Which was seemingly what Berhalter was trying to address against Morocco with a slight formation shift with the ball on Wednesday night. When in possession, the US pushed Jedi Robinson (still getting used to “Jedi”) all the way up into the front line, used Reggie Cannon as a third centerback, and played a 3-2-5 with the ball. Brenden Aaronson was shifted into the center of midfield, and with Robinson taking the left wing, Christian Pulisic moved inside too, as he and Aaronson played in between Tim Weah, Jesus Ferreira, and Robinson. The idea of ​​this was to A) give the US more options when facing a packed defense as those five could link and move anywhere, and B) intensify their press when losing the ball. Assuming health and form, this is what it very well may look like against Wales.

There were issues in both the Morocco and Uruguay games, notably that the US didn’t score in the latter. Secondly, Morocco was able to get out of the US’s press too easily at times by switching the ball from one side to the other, and the US seemed confused as to who would take the man receiving that 50-yard, cross-field pass, leaving acres of space.

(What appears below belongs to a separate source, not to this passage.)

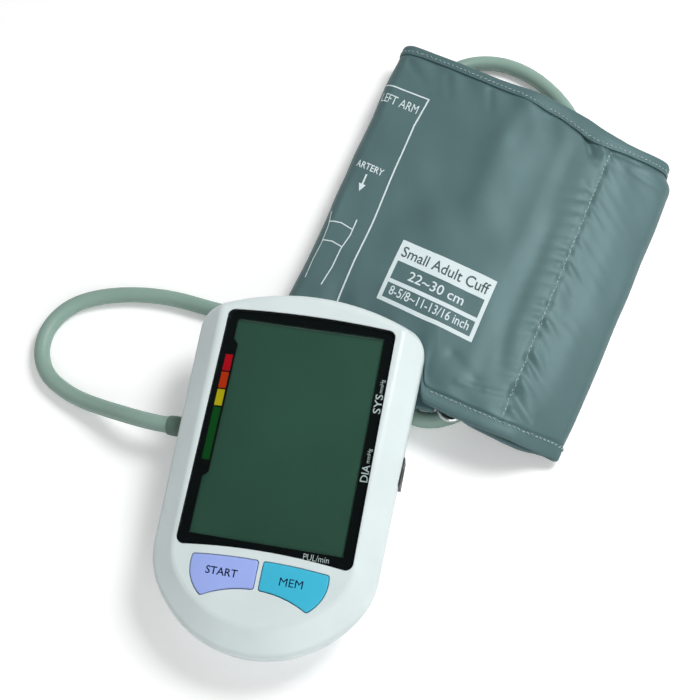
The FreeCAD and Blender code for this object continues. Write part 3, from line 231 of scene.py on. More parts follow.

And there isn’t going to be a lot of time to sort this out. There’s only two Nations League games this week, which aren’t great prep for World Cup opponents, and two friendlies in September. There’s only about a week of practice time from when club seasons will shut down in November to the start of the tournament. Expecting a tight ship in Qatar is probably a forlorn hope.

Given the expansive play Ukraine showed against both Scotland and Wales, the US will be relieved to see a more limited opponent, even if it comes with a complete wildcard like Bale. They’ll also be relieved to just get to play a World Cup game, instead of having a two-ton narrative dropped on top of it.